<<<<

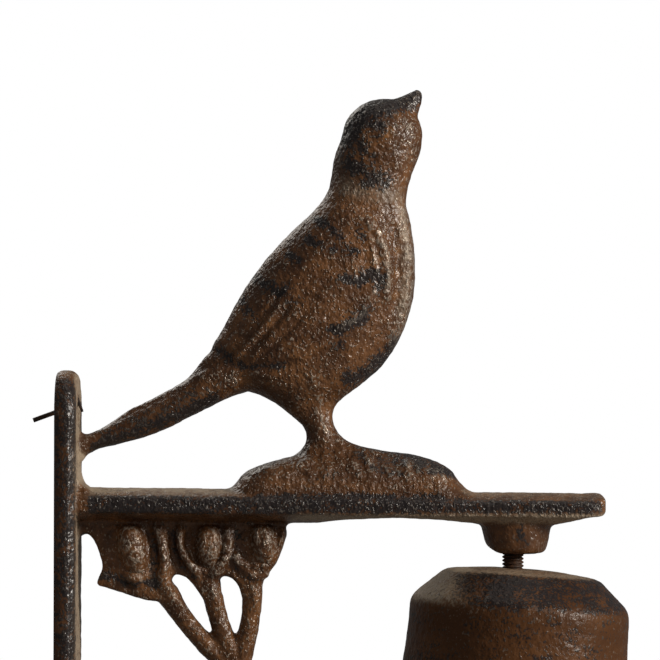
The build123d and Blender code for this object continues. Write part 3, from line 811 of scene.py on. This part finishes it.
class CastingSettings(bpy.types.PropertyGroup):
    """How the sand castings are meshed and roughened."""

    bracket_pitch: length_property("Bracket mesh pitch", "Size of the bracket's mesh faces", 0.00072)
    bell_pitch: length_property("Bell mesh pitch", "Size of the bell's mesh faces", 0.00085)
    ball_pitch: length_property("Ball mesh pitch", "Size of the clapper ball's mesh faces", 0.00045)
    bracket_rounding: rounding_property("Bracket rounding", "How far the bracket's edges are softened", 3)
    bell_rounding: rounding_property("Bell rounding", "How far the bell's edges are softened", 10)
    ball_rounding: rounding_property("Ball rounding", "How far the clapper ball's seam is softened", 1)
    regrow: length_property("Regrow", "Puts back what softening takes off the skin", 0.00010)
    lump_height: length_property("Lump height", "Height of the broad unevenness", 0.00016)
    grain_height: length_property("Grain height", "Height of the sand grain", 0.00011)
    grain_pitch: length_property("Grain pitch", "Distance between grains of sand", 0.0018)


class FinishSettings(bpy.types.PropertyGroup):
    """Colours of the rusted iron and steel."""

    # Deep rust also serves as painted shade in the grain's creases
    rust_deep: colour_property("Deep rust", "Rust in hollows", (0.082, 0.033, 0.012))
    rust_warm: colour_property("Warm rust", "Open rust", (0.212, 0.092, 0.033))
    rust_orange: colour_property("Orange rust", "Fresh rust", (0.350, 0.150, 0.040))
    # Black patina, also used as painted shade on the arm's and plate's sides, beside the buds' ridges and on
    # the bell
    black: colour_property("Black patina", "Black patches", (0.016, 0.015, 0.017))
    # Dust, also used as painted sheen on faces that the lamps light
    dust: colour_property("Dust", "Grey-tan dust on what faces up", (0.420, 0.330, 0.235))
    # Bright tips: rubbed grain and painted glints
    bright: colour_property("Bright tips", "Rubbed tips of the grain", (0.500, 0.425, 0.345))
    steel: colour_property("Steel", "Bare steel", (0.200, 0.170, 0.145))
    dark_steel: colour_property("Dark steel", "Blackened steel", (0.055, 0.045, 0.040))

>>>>

• _Your objective_: Copy exactly the lines that run from the first line of the data to the line containing "the sand castings", please, with both ends included and nothing else.

• _The completed task_:
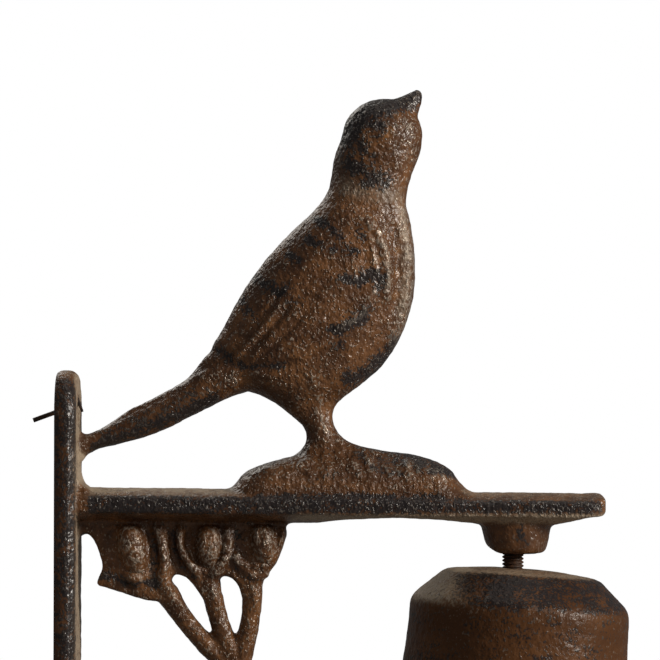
The build123d and Blender code for this object continues. Write part 3, from line 811 of scene.py on. This part finishes it.
class CastingSettings(bpy.types.PropertyGroup):
    """How the sand castings are meshed and roughened."""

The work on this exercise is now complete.